## Task to carry out
Retype, exactly as written, every line from the one containing "for node, shape" down to the one containing "Vector(map(max, high, point))", including both, and nothing else.

## Provided material
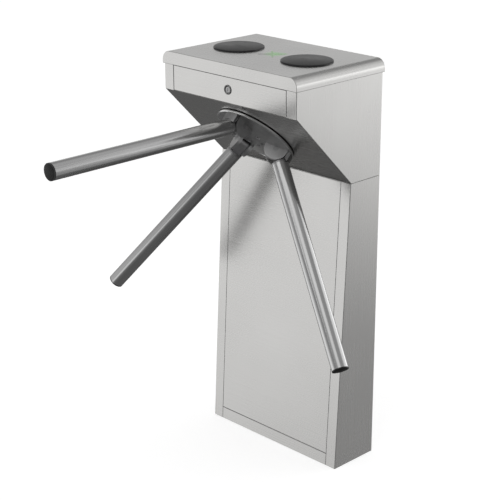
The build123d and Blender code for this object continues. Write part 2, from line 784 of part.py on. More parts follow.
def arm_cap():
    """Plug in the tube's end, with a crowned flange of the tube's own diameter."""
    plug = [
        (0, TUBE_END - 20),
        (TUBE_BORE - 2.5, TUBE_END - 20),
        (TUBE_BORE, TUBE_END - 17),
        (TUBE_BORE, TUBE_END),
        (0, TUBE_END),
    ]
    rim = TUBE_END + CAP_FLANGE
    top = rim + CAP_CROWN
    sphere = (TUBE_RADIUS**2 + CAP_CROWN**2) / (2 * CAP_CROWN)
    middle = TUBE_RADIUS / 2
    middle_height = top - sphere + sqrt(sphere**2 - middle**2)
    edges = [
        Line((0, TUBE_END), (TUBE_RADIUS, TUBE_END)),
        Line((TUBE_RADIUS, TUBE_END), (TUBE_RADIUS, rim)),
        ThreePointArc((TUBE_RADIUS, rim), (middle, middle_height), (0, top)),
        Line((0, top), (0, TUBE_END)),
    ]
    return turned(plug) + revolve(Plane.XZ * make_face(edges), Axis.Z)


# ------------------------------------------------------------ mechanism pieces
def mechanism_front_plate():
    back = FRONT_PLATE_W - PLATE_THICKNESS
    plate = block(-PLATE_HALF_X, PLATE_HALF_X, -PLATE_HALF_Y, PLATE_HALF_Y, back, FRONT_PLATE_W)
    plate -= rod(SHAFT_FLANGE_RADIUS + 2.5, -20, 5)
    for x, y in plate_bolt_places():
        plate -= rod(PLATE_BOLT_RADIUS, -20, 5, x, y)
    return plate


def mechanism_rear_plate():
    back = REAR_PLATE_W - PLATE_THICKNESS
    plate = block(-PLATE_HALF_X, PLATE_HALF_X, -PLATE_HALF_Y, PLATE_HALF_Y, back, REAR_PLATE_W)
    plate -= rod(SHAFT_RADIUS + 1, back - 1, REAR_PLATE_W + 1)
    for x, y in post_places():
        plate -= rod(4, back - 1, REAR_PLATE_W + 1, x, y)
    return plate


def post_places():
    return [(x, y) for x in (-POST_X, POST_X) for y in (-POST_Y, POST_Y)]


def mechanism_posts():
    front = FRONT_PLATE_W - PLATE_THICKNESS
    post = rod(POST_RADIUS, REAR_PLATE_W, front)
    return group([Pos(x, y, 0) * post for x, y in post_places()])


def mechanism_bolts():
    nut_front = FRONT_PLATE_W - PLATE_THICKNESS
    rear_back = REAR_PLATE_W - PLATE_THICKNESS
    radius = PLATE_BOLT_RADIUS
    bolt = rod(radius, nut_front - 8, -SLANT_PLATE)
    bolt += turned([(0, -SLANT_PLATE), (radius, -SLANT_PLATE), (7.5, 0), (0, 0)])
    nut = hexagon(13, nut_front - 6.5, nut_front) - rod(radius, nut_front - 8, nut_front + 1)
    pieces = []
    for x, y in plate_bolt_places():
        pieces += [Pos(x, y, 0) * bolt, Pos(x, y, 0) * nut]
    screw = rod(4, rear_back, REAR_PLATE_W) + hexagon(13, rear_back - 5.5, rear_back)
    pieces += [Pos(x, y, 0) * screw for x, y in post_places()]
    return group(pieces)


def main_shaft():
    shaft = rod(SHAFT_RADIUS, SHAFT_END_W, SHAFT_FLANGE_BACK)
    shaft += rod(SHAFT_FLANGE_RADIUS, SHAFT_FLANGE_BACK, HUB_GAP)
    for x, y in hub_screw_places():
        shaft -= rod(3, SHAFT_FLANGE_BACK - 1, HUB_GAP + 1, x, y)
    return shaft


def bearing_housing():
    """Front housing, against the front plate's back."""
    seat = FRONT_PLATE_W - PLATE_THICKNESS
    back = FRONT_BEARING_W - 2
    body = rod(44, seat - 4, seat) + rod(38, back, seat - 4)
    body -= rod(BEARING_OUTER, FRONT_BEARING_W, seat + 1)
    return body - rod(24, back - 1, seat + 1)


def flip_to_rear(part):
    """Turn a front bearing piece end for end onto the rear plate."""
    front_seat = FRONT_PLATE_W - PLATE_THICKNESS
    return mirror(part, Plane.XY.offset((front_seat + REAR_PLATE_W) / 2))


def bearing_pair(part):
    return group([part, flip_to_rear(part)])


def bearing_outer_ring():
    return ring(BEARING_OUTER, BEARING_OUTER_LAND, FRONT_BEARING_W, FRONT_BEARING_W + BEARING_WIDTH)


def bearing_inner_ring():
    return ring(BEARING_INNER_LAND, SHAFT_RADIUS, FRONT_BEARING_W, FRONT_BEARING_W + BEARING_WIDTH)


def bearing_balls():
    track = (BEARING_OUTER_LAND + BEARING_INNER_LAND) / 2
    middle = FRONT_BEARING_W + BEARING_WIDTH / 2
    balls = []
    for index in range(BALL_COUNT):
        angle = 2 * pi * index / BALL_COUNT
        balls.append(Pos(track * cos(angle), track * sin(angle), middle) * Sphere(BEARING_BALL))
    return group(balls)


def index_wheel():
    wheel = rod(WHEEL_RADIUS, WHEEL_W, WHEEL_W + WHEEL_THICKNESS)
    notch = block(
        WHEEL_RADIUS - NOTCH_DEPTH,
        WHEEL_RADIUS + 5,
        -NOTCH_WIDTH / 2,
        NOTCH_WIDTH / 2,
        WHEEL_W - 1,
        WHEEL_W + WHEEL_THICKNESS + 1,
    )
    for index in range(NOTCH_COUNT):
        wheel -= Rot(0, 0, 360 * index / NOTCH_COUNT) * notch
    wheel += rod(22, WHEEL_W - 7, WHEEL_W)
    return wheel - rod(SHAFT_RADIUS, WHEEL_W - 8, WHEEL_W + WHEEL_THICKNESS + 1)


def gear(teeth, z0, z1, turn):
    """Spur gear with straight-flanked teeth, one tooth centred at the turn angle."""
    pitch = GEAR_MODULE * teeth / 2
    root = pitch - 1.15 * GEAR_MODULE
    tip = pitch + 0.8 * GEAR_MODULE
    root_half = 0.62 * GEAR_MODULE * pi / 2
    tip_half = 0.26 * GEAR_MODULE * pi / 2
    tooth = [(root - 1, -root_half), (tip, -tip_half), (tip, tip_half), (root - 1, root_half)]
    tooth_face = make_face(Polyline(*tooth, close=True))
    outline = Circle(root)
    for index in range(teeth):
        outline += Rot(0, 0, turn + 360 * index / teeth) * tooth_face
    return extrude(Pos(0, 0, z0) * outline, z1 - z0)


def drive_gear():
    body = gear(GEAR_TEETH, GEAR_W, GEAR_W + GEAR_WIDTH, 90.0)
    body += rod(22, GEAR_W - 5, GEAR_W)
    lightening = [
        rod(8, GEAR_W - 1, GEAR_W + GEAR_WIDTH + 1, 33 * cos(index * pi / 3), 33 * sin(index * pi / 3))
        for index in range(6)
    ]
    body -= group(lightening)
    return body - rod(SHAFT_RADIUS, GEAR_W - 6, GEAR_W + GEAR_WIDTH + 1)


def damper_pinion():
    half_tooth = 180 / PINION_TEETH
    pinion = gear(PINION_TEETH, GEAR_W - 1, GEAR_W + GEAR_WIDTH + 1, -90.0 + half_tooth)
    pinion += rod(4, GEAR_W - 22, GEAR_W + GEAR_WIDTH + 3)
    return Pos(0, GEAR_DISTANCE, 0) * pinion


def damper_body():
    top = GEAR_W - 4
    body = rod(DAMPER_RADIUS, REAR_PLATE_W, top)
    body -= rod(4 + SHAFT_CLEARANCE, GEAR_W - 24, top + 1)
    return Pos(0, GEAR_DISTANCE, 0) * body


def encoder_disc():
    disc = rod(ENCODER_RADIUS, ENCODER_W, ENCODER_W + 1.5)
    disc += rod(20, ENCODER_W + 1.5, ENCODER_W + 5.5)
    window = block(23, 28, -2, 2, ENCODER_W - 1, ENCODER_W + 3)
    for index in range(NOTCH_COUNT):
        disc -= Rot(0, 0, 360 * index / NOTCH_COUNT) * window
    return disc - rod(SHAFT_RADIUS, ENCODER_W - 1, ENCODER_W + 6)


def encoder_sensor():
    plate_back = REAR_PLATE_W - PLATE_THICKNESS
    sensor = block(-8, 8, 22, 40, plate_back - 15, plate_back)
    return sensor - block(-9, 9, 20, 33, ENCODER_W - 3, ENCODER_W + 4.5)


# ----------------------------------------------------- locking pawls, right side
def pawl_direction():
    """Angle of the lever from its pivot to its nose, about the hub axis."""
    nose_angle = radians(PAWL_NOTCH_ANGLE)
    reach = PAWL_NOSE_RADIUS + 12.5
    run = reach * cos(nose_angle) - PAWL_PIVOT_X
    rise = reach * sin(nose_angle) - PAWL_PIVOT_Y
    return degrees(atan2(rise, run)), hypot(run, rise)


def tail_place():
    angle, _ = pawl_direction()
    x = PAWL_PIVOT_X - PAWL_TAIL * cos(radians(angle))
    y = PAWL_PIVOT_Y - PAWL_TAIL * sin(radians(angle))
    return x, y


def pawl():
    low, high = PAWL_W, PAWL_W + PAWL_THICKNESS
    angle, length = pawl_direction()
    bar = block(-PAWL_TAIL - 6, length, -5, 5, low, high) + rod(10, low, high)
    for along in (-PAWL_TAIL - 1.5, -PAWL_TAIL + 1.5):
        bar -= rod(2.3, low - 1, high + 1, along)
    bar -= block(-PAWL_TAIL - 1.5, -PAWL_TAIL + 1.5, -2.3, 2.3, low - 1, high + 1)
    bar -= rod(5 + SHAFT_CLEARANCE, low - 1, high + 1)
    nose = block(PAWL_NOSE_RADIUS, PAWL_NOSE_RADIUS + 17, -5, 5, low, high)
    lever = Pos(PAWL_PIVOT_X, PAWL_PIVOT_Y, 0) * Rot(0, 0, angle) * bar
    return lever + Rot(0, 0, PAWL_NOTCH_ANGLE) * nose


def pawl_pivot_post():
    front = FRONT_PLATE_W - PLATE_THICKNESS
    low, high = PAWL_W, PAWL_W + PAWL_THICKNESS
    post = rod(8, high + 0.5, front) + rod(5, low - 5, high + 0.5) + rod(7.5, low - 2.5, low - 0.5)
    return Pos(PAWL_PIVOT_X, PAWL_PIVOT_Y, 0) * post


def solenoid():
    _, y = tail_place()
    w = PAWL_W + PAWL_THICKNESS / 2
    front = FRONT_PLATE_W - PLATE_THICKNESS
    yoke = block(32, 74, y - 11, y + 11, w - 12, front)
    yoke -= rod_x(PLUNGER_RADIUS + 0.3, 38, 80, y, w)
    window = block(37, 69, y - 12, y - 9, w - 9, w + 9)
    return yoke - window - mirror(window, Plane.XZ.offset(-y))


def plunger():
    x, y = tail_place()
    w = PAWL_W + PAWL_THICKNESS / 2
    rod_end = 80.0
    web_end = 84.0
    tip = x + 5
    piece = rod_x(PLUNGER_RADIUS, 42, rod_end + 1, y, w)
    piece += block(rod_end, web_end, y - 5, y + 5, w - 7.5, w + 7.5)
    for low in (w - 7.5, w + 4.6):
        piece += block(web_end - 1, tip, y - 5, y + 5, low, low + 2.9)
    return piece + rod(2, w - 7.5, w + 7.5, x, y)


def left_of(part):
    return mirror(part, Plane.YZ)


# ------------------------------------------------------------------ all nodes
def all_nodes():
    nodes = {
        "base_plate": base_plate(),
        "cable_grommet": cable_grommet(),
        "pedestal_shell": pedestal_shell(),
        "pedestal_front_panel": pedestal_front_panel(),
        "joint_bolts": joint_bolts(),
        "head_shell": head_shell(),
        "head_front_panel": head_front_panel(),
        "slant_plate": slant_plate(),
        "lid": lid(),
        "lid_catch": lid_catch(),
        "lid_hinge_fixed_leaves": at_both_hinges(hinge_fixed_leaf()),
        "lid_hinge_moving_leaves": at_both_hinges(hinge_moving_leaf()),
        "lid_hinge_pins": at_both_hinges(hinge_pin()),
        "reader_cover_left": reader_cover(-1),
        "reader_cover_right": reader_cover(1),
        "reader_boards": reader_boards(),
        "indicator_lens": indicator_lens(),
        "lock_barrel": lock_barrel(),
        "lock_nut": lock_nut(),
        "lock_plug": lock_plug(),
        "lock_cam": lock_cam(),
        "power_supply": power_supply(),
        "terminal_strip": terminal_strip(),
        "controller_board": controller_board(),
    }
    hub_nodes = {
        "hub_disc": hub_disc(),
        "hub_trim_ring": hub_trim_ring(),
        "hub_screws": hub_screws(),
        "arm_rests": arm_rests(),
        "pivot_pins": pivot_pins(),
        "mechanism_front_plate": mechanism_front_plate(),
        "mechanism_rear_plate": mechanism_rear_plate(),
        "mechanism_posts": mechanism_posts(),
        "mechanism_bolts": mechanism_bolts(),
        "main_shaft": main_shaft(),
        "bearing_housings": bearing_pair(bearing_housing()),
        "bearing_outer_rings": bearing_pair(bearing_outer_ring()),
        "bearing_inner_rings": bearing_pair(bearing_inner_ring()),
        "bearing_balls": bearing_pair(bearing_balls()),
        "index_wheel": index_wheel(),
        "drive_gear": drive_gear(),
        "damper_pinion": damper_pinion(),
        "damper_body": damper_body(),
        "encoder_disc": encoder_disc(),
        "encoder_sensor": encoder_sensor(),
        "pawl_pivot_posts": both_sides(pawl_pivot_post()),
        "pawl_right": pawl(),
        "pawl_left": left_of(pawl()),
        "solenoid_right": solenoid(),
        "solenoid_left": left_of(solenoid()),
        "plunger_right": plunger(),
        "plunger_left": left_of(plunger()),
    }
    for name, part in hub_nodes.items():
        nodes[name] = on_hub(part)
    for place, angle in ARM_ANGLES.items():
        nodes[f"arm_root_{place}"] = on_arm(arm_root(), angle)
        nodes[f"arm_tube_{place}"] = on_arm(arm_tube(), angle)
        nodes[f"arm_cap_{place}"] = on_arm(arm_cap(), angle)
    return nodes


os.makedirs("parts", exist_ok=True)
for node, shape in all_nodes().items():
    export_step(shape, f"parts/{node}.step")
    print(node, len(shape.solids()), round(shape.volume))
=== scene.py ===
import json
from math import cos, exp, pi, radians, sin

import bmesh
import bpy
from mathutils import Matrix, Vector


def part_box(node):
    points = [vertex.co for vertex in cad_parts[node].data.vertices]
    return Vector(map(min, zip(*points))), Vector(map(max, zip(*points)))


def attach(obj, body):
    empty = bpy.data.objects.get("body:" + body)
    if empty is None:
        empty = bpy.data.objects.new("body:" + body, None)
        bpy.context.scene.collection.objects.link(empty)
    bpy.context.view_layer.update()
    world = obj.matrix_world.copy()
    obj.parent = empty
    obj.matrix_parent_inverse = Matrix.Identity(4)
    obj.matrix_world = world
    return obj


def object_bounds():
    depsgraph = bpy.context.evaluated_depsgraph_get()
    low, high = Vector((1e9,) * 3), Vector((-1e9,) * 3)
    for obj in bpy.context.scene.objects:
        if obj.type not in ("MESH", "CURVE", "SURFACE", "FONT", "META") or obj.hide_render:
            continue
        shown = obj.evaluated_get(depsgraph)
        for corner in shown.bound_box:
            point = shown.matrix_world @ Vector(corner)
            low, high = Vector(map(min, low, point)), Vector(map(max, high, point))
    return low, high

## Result
for node, shape in all_nodes().items():
    export_step(shape, f"parts/{node}.step")
    print(node, len(shape.solids()), round(shape.volume))
=== scene.py ===
import json
from math import cos, exp, pi, radians, sin

import bmesh
import bpy
from mathutils import Matrix, Vector


def part_box(node):
    points = [vertex.co for vertex in cad_parts[node].data.vertices]
    return Vector(map(min, zip(*points))), Vector(map(max, zip(*points)))


def attach(obj, body):
    empty = bpy.data.objects.get("body:" + body)
    if empty is None:
        empty = bpy.data.objects.new("body:" + body, None)
        bpy.context.scene.collection.objects.link(empty)
    bpy.context.view_layer.update()
    world = obj.matrix_world.copy()
    obj.parent = empty
    obj.matrix_parent_inverse = Matrix.Identity(4)
    obj.matrix_world = world
    return obj


def object_bounds():
    depsgraph = bpy.context.evaluated_depsgraph_get()
    low, high = Vector((1e9,) * 3), Vector((-1e9,) * 3)
    for obj in bpy.context.scene.objects:
        if obj.type not in ("MESH", "CURVE", "SURFACE", "FONT", "META") or obj.hide_render:
            continue
        shown = obj.evaluated_get(depsgraph)
        for corner in shown.bound_box:
            point = shown.matrix_world @ Vector(corner)
            low, high = Vector(map(min, low, point)), Vector(map(max, high, point))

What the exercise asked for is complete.